WHAT YOU HAVE TO DO :: Repeat, exactly, the run of lines that opens with the line containing "make_clips(materials)" and closes with the line containing "before = set(bpy.data.objects)", and leave all other lines out.

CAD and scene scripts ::
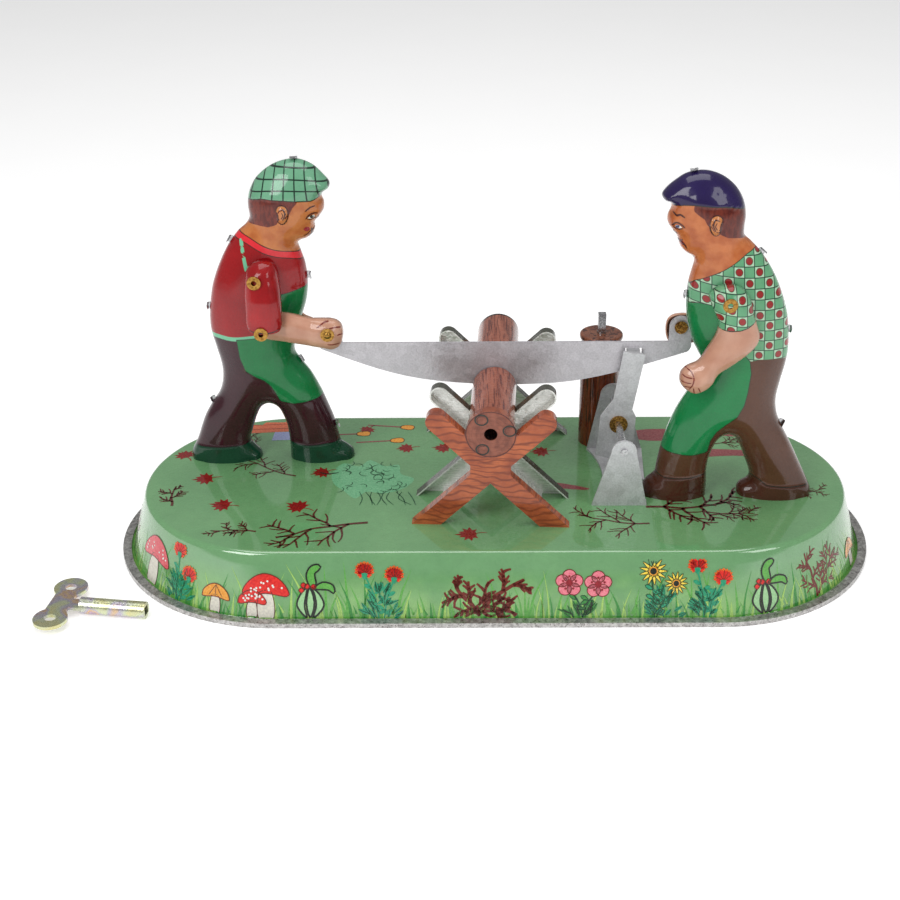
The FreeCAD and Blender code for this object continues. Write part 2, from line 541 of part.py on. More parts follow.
def make_lever():
    foot_left, foot_right = FOOT_X_RANGE
    foot_low = FOOT_Z_RANGE[0]
    strip = slab([(37.5, 60.3), (43.9, 59.3), (40.9, 41.5), (42.1, 39.1), (41.4, 27.0), (foot_right, 25.0),
                  (foot_right, foot_low), (foot_left, foot_low), (foot_left, 25.2), (30.7, 26.5),
                  (31.6, 39.3), (35.2, 44.8)], LEVER_Y, LEVER_THICK)
    hub_hole = cylinder_y(AXLE_X, AXLE_Z, LEVER_Y - 1, LEVER_Y + 2, 1.7)
    tab = box(TAB_X - 1.9, TAB_X + 1.9, LEVER_Y + LEVER_THICK - TINY, SAW_PLANE + 1.6,
              TAB_Z - 0.25, TAB_Z + 0.35)
    foot = box(*FOOT_X_RANGE, -3.4, 6.6, *FOOT_Z_RANGE)
    track = (PIN_TRACK_X - 0.75, PIN_TRACK_X + 0.75)
    for slot in ((-2.6, 0.6), (2.6, 5.8)):
        foot = foot.cut(box(*track, *slot, foot_low - 1, foot_low + 2))
    add("rocker_lever", fuse([strip, tab, foot]).cut(hub_hole))
    hub = fuse([cylinder_y(AXLE_X, AXLE_Z, LEVER_Y - 0.6, LEVER_Y + LEVER_THICK + 0.3, 1.7),
                cylinder_y(AXLE_X, AXLE_Z, LEVER_Y - 0.6, LEVER_Y, 2.7)])
    add("lever_hub", hub.cut(cylinder_y(AXLE_X, AXLE_Z, LEVER_Y - 2, LEVER_Y + 4, AXLE_RADIUS + FIT)))
    axle = cylinder_y(AXLE_X, AXLE_Z, BRACKET_FRONT - 0.5, BRACKET_REAR + BRACKET_SHEET + 0.4, AXLE_RADIUS)
    add("lever_axle", axle)


def upright(y, base_left, base_right, top, radius):
    """A bracket ear: straight sides that run up to a rounded top round the axle."""
    ear = slab([(base_left, BASE_TOP), (base_right, BASE_TOP), (AXLE_X + radius, AXLE_Z + top),
                (AXLE_X - radius, AXLE_Z + top)], y, BRACKET_SHEET)
    return ear.fuse(cylinder_y(AXLE_X, AXLE_Z + top, y, y + BRACKET_SHEET, radius))


def make_bracket():
    front = upright(BRACKET_FRONT, 28.3, 44.3, -0.2, 3.6)
    rear = upright(BRACKET_REAR, 29.4, 46.6, 1.2, 4.0)
    web_left = Part.Arc(Vec(28.4, BRACKET_FRONT, BASE_TOP), Vec(32.9, 1.0, BASE_TOP),
                        Vec(29.5, BRACKET_REAR, BASE_TOP)).toShape()
    web_edges = [
        web_left,
        Part.LineSegment(Vec(29.5, BRACKET_REAR, BASE_TOP), Vec(46.5, BRACKET_REAR, BASE_TOP)).toShape(),
        Part.LineSegment(Vec(46.5, BRACKET_REAR, BASE_TOP), Vec(44.2, BRACKET_FRONT, BASE_TOP)).toShape(),
        Part.LineSegment(Vec(44.2, BRACKET_FRONT, BASE_TOP), Vec(28.4, BRACKET_FRONT, BASE_TOP)).toShape(),
    ]
    web = Part.Face(Part.Wire(web_edges)).extrude(Vec(0, 0, BRACKET_SHEET))
    web = web.cut(box(43.1, 48.0, -14.4, -2.2, BASE_TOP - 1, BASE_TOP + 2))   # clears the man's toe
    bracket = fuse([front, rear, web])
    bracket = bracket.cut(cylinder_y(AXLE_X, AXLE_Z, BRACKET_FRONT - 1, BRACKET_REAR + 2, AXLE_RADIUS))
    add("lever_bracket", bracket.cut(box(*SLOT_X, *SLOT_Y, BASE_TOP - 1, BASE_TOP + 2)))


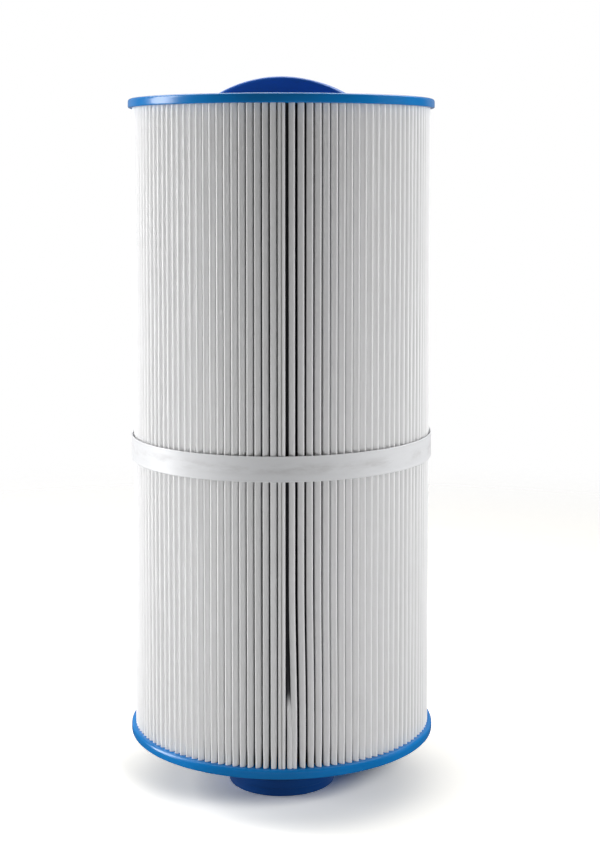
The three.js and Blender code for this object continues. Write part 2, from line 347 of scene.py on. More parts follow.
def extrudedStrap():
    # Polyester strap, extruded and drawn: semi-gloss and milky, with fine draw lines round the
    # cartridge. Its middle is painted greyer in patches, a painted dark reflection, and is rougher
    # there.
    material, tree, place = newMaterial("drawnPolyesterStrap")
    lines = addNode(tree, "ShaderNodeMapping", None, {"Vector": place, "Scale": (0.05, 0.05, 1)})
    drawn = addNode(tree, "ShaderNodeTexNoise", None, {
        "Vector": lines.outputs["Vector"], "Scale": perMetre(0.8), "Detail": 3,
    })
    stretch = addNode(tree, "ShaderNodeMapping", None, {"Vector": place, "Scale": (0.3, 0.3, 1)})
    reflectionNoise = addNode(tree, "ShaderNodeTexNoise", None, {
        "Vector": stretch.outputs["Vector"], "Scale": perMetre(5), "Detail": 4, "Roughness": 0.6,
    })
    height = addNode(tree, "ShaderNodeSeparateXYZ", None, {"Vector": place})
    middle = addNode(tree, "ShaderNodeMath", {"operation": "MINIMUM"})
    # painted dark reflection: a band along the middle of the strap's height is drawn greyer in
    # noise patches, and made rougher
    reflectionHalfWidth = 4.5 * mm
    for i, edge in enumerate((strapMiddle - reflectionHalfWidth, strapMiddle + reflectionHalfWidth)):
        fromEdge = addNode(tree, "ShaderNodeMapRange", {"interpolation_type": "SMOOTHSTEP"}, {
            "Value": height.outputs["Z"], "From Min": edge, "From Max": strapMiddle,
        })
        tree.links.new(fromEdge.outputs["Result"], middle.inputs[i])
    patches = addNode(tree, "ShaderNodeMapRange", None, {
        "Value": reflectionNoise.outputs["Fac"], "From Min": 0.42, "From Max": 0.62,
    })
    paintedReflection = addNode(tree, "ShaderNodeMath", {"operation": "MULTIPLY"})
    tree.links.new(middle.outputs["Value"], paintedReflection.inputs[0])
    tree.links.new(patches.outputs["Result"], paintedReflection.inputs[1])
    colour = addNode(tree, "ShaderNodeMix", {"data_type": "RGBA"}, {
        "Factor": paintedReflection.outputs["Value"], "A": linear("#e8e9eb"), "B": linear("#d8d8d9"),
    })
    gloss = addNode(tree, "ShaderNodeMapRange", None, {
        "Value": paintedReflection.outputs["Value"], "To Min": 0.38, "To Max": 0.6,
    })
    bump = addNode(tree, "ShaderNodeBump", None, {
        "Height": drawn.outputs["Fac"], "Strength": 0.25, "Distance": 0.05 * mm,
    })
    setShader(tree, {
        "Base Color": colour.outputs["Result"], "Roughness": gloss.outputs["Result"],
        "IOR": 1.55, "Specular IOR Level": 0.35, "Normal": bump.outputs["Normal"],
    })
    return material


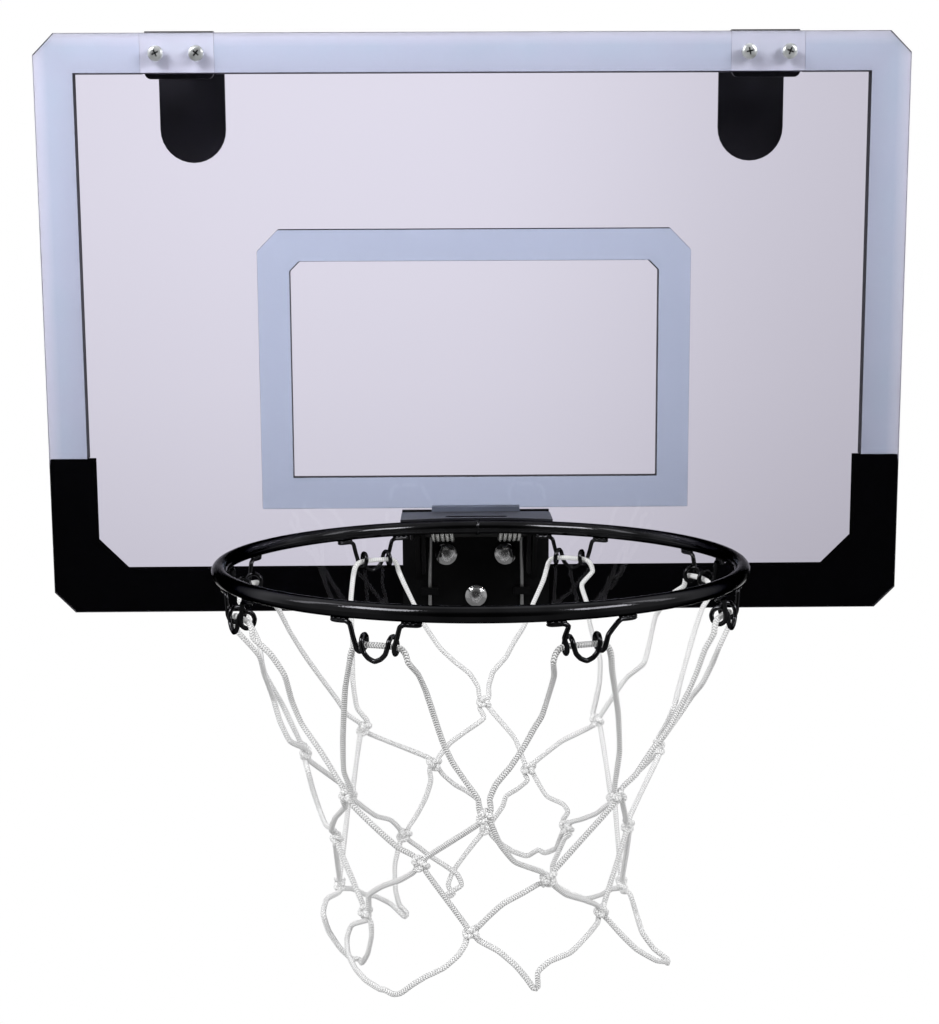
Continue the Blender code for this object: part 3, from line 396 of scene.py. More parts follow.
def foam(name, face, side, outer=None, inner=None, shine=0.4, shaded_tops=False):
    """Closed-cell foam whose cut sides are painted dark as shade. It may turn to other
    colours towards the board's outline and inwards from it, and its upward sides may be painted
    nearly black as shade."""
    made, tree, shader = blank(name)
    look = finish(tree, 1500.0, 45.0, 0.7, 0.08)
    x, _, z = axes(tree, object_place(tree))
    off_middle = maths(tree, "ABSOLUTE", x)

    # The face's colour, by the distance from the board's outline
    from_side = maths(tree, "SUBTRACT", PANEL_SIDE, off_middle)
    inward = maths(tree, "MINIMUM", from_side, maths(tree, "SUBTRACT", PANEL_TOP, z))
    cooler = tuple(c * share for c, share in zip(face, (0.95, 1.0, 0.985)))
    middle = clouded(tree, look, 0.3, 0.75, face, cooler)
    near = blended(tree, spread(tree, inward, *OUTER_FADE), (*(outer or face), 1), middle)
    whole = blended(tree, spread(tree, inward, *INNER_FADE), near, (*(inner or face), 1))

    # Painted light and shade: a little brighter to the right, and painted shade in the middle of
    # the upper part
    centre_shade_mask = spread(tree, off_middle, 0.0, 0.2, 1.0, 0.0)
    high = spread(tree, z, -0.2, 0.0, 0.2, 1.0)
    level = maths(tree, "MULTIPLY_ADD", maths(tree, "MULTIPLY", centre_shade_mask, high), -0.145,
                  spread(tree, x, -0.2, 0.2, 0.945, 1.055))
    painted_lit = node(tree, "ShaderNodeVectorMath", {0: whole, "Scale": level}, operation="SCALE")[0]

    # The cut sides carry painted shade: another grey within the top strip, and on a foam with
    # shaded tops, nearly black where they face up and a painted shadow line along the target's top
    # edge
    _, facing_y, facing_z = axes(tree, node(tree, "ShaderNodeTexCoord")["Normal"])
    upward = maths(tree, "GREATER_THAN", facing_z, 0.2)
    flat = maths(tree, "MULTIPLY_ADD", upward, 0.36 if shaded_tops else 0.0, 0.6)
    shaded_side_mask = maths(tree, "LESS_THAN", maths(tree, "ABSOLUTE", facing_y), flat)
    in_strip = maths(tree, "GREATER_THAN", z, STRIP_LOW)
    cut = blended(tree, in_strip, (*side, 1), (0.12, 0.12, 0.14, 1))
    if shaded_tops:
        top_edge_shadow_mask = maths(tree, "GREATER_THAN", z, TARGET_TOP - 0.0006)
        shaded_side_mask = maths(tree, "MAXIMUM", shaded_side_mask, top_edge_shadow_mask)
        cut = blended(tree, maths(tree, "MAXIMUM", upward, top_edge_shadow_mask), cut, (0.003, 0.003, 0.004, 1))
    covered(tree, shader, look, blended(tree, shaded_side_mask, painted_lit, cut), 0.25, 0.0002)
    feed(tree, shader, {"Specular IOR Level": shine})
    return made


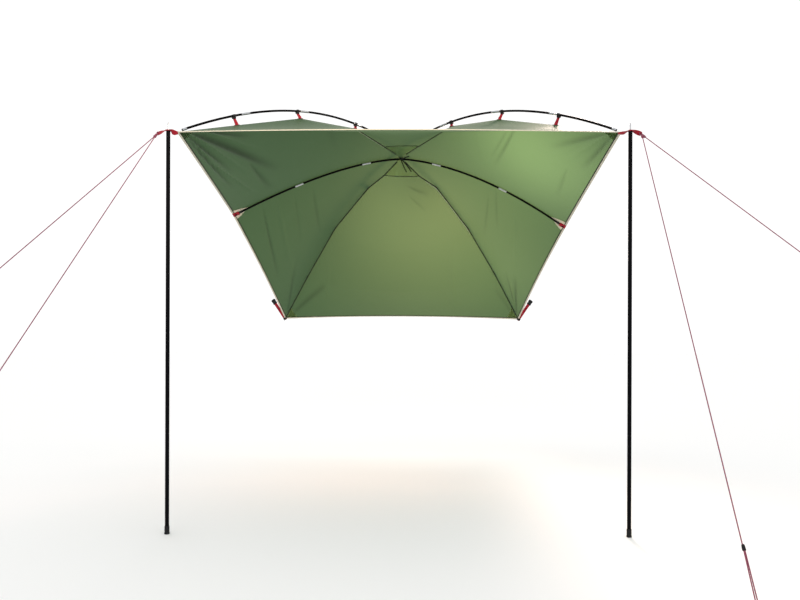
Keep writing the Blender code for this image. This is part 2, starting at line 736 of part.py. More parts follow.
def guy_line(side, reach, y_offset):
    """Top, eye and peg of one guy line, whose top end just clears the webbing loop."""
    centre, way = loop_frame(side)
    peg = np.array([MIDDLE_X + side * (POLE_SPACING / 2 + LOOP_REACH + reach), -PEG_DISTANCE, 0.0])
    eye = peg + UP * LOOP_HEIGHT
    tilt = np.linalg.norm(np.cross(unit(eye - centre), way))
    rim = LOOP_LENGTH + STRAP / 2 + LINE_RADIUS * tilt + GAP
    return centre + way * rim + np.array([0, y_offset, 0]), eye, peg


def make_ground_stays(materials):
    """Make the guy lines, each with its runner, and the pegs they end at."""
    for side in (-1, 1):
        for place, reach in zip(("side", "front"), PEG_REACH[side]):
            top, eye, peg = guy_line(side, reach, LINE_SPREAD[place])
            way = unit(eye - top)
            middle = top + (eye - top) * RUNNER_SHARE
            ends = [middle - way * RUNNER[0] / 2, middle + way * RUNNER[0] / 2]
            line = sweep(line_path(top, ends, eye, way), round_profile(LINE_RADIUS))
            runner = sweep(ends, flat_profile(RUNNER[1], RUNNER[2]))
            name = f"{SIDE_NAME[side]}_{place}"
            add_union("guy_line_" + name, [line, runner], materials["line"])
            shank = sweep(peg_path(peg, way), round_profile(PEG_RADIUS), reference=peg_side(way))
            add_mesh("peg_" + name, shank, materials["peg"])


def peg_side(way):
    """Level direction across a guy line."""
    plan = unit(way[:2])
    return np.array([-plan[1], plan[0], 0.0])


def line_path(top, runner_ends, eye, way):
    """Line through the runner, down to the peg, round its back and up into the runner again."""
    radius = PEG_RADIUS + LINE_RADIUS + GAP
    across = peg_side(way)
    plan = np.array([*unit(way[:2]), 0.0])
    above, below = runner_ends
    angles = np.linspace(0, math.pi, 7)
    bend = [eye + across * radius * math.cos(a) + plan * radius * math.sin(a) for a in angles]
    return np.array([top, above, below + across * radius, *bend, below - across * radius,
                     (above + below) / 2 - across * radius])


def peg_path(peg, way):
    """Upright shank from the ground, bent over away from the awning at its top."""
    plan = np.array([*unit(way[:2]), 0.0])
    centre = peg + UP * PEG_HEIGHT + plan * PEG_HOOK
    angles = np.radians(np.linspace(180, -10, 8))
    hook = [centre + plan * PEG_HOOK * math.cos(a) + UP * PEG_HOOK * math.sin(a) for a in angles]
    return np.array([peg, peg + UP * PEG_HEIGHT / 2] + hook)


def make_rear_straps(materials):
    """Make the straps and hooks that fasten the rear corners to the vehicle."""
    for side in (-1, 1):
        start = corner("rear", -side)
        way = unit(np.array(REAR_STRAP_WAY) * (side, 1, 1))
        low, high = start + way * STRAP_START, start + way * REAR_STRAP_LENGTH
        strap = sweep(np.linspace(low, high, 4), flat_profile(REAR_STRAP_WIDTH, STRAP))
        add_mesh("rear_strap_" + SIDE_NAME[side], strap, materials["webbing"])
        ends = [high + way * GAP, high + way * (GAP + REAR_HOOK[0])]
        hook = sweep(ends, flat_profile(REAR_HOOK[1], REAR_HOOK[2]))
        add_mesh("rear_hook_" + SIDE_NAME[side], hook, materials["plastic"])


def main():
    """Build the awning from the ground up."""
    for old in list(bpy.data.objects):
        bpy.data.objects.remove(old, do_unlink=True)
    materials = make_materials()
    make_front_poles(materials)
    make_corner_webbing(materials)
    make_canopy(make_panels(), materials)
    make_arch_poles(materials)
    make_side_pockets(materials)
    make_clips(materials)
    make_apex_tie(materials)
    make_ground_stays(materials)
    make_rear_straps(materials)


main()
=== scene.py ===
"""Looks of the awning tent: coated cloth on bent rods, two steel poles, guy lines and pegs.

Every piece is a surface of two parameters, worked out with numpy from the awning's middle lines.
Metres, +Z up, +Y from the open front to the rear, origin under the left pole, as in the frame.
"""

from __future__ import annotations

import logging
import math
from dataclasses import dataclass, field
from enum import Enum
from functools import partial
from typing import Callable, Sequence

import bmesh
import bpy
import numpy as np
from mathutils import Matrix

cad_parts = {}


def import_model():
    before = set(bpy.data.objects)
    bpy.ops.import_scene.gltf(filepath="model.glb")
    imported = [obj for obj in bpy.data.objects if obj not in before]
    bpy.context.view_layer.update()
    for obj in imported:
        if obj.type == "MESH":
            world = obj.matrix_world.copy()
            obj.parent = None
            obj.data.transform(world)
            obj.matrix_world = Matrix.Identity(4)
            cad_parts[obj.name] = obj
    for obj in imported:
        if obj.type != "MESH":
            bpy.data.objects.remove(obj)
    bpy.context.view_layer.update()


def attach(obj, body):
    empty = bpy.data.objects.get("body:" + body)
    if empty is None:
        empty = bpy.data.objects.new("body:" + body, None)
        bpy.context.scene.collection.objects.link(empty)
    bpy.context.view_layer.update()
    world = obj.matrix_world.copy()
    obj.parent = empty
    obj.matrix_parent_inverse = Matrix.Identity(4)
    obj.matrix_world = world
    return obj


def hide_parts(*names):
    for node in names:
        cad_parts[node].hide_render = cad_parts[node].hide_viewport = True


LOG = logging.getLogger("awning")

Array = np.ndarray
Curve = Callable[[Array], Array]
Point = tuple[float, float, float]
Piece = bpy.types.Object
Tree = bpy.types.NodeTree
Socket = bpy.types.NodeSocket

UP = np.array([0.0, 0.0, 1.0])
ACROSS = np.array([1.0, 0.0, 0.0])
BACK = np.array([0.0, 1.0, 0.0])
ROOT = "root"

# Shares of the way at which a line starts and ends
START, END = np.zeros(()), np.ones(())

# Play between pieces that touch, and the distance under which two points are one
HAIR = 0.0003
SAME_POINT = 2e-6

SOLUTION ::
    make_clips(materials)
    make_apex_tie(materials)
    make_ground_stays(materials)
    make_rear_straps(materials)


main()
=== scene.py ===
"""Looks of the awning tent: coated cloth on bent rods, two steel poles, guy lines and pegs.

Every piece is a surface of two parameters, worked out with numpy from the awning's middle lines.
Metres, +Z up, +Y from the open front to the rear, origin under the left pole, as in the frame.
"""

from __future__ import annotations

import logging
import math
from dataclasses import dataclass, field
from enum import Enum
from functools import partial
from typing import Callable, Sequence

import bmesh
import bpy
import numpy as np
from mathutils import Matrix

cad_parts = {}


def import_model():
    before = set(bpy.data.objects)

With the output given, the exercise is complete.